Task. Identify the lines bearing the string "that" and gather them.

Source excerpt.
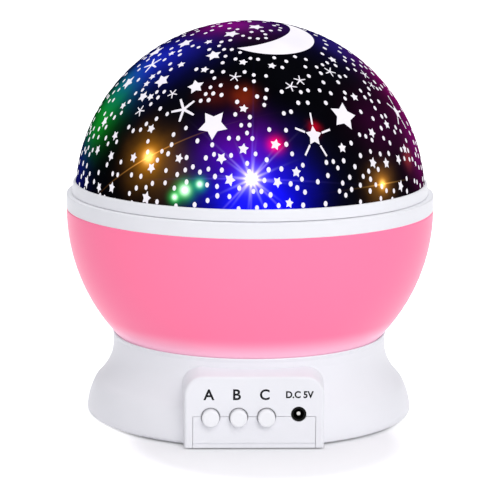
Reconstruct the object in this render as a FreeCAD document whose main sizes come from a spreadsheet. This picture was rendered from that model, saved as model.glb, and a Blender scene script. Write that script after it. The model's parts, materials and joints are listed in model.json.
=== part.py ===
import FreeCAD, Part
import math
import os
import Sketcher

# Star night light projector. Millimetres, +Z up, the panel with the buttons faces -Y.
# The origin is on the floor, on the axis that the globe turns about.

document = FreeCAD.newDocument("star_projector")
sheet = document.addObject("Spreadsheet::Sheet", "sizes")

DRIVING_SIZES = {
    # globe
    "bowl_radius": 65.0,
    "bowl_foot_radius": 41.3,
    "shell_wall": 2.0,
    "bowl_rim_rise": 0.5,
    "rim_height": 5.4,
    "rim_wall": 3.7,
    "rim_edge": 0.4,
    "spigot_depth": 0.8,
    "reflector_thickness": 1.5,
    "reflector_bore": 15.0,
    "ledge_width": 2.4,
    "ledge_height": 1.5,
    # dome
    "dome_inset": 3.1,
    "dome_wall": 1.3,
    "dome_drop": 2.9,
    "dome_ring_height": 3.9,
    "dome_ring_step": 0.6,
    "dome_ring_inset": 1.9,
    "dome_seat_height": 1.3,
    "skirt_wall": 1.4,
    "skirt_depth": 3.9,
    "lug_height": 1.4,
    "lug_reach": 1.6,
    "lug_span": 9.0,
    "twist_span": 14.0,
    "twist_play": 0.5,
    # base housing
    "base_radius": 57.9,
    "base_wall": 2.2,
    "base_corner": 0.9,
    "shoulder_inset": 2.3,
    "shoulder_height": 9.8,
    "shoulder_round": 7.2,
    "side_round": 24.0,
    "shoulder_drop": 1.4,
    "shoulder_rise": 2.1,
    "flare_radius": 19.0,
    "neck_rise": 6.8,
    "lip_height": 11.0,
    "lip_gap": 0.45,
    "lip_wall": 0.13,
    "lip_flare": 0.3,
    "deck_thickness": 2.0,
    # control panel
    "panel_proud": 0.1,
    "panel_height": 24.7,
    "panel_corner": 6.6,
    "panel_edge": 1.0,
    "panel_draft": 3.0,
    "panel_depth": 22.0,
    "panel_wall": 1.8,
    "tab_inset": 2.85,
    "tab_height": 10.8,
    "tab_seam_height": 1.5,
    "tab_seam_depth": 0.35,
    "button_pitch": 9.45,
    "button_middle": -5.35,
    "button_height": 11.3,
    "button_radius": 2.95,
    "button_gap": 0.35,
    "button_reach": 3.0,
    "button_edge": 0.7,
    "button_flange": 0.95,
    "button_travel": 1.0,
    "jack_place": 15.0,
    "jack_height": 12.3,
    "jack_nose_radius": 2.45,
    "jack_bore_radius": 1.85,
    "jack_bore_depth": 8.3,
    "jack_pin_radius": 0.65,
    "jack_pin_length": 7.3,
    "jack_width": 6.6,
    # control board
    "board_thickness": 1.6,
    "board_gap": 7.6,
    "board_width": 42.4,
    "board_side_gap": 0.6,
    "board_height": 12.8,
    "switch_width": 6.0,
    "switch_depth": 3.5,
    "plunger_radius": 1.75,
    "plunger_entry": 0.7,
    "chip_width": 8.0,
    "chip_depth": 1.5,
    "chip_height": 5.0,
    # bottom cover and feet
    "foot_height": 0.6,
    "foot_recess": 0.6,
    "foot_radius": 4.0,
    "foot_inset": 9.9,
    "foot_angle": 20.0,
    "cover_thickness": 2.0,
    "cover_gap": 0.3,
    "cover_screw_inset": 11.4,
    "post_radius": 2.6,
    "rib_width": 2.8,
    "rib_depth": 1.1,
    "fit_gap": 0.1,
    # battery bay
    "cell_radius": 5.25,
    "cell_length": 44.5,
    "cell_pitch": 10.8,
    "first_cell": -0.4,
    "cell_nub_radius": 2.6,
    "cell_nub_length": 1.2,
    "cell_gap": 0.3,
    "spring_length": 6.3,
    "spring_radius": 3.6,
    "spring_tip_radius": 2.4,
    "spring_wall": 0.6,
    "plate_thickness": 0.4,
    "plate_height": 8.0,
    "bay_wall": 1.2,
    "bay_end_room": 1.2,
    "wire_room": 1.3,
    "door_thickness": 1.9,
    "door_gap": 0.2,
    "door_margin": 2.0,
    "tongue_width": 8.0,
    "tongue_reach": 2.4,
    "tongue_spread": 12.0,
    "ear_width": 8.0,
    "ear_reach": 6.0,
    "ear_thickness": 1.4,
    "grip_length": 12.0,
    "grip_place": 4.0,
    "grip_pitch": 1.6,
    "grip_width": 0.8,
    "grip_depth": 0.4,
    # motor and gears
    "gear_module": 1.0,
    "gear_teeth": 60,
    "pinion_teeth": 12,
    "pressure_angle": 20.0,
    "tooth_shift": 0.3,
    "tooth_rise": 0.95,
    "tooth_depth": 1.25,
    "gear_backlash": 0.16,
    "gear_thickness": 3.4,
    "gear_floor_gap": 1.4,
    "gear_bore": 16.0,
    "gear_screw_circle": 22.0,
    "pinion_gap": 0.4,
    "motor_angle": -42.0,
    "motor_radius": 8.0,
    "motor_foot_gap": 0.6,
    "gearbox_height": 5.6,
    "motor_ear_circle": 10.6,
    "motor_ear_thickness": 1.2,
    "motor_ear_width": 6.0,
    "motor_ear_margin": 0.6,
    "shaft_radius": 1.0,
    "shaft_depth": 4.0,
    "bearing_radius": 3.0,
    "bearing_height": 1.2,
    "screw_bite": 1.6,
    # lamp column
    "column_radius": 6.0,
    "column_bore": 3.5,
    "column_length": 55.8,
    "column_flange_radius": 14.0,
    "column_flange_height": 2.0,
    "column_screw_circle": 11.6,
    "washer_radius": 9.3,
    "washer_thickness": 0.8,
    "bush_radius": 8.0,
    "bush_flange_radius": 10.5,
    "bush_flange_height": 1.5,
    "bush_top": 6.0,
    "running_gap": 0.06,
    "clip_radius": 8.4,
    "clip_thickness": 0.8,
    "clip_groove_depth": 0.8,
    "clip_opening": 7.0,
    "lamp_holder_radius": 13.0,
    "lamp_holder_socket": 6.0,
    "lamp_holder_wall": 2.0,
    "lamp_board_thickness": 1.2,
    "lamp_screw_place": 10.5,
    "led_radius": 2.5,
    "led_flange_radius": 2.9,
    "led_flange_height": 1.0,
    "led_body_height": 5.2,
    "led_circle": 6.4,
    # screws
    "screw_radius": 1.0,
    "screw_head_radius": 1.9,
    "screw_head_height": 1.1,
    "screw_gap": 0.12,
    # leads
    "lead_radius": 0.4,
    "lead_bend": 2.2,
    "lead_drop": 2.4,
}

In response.
Reconstruct the object in this render as a FreeCAD document whose main sizes come from a spreadsheet. This picture was rendered from that model, saved as model.glb, and a Blender scene script. Write that script after it. The model's parts, materials and joints are listed in model.json.
# The origin is on the floor, on the axis that the globe turns about.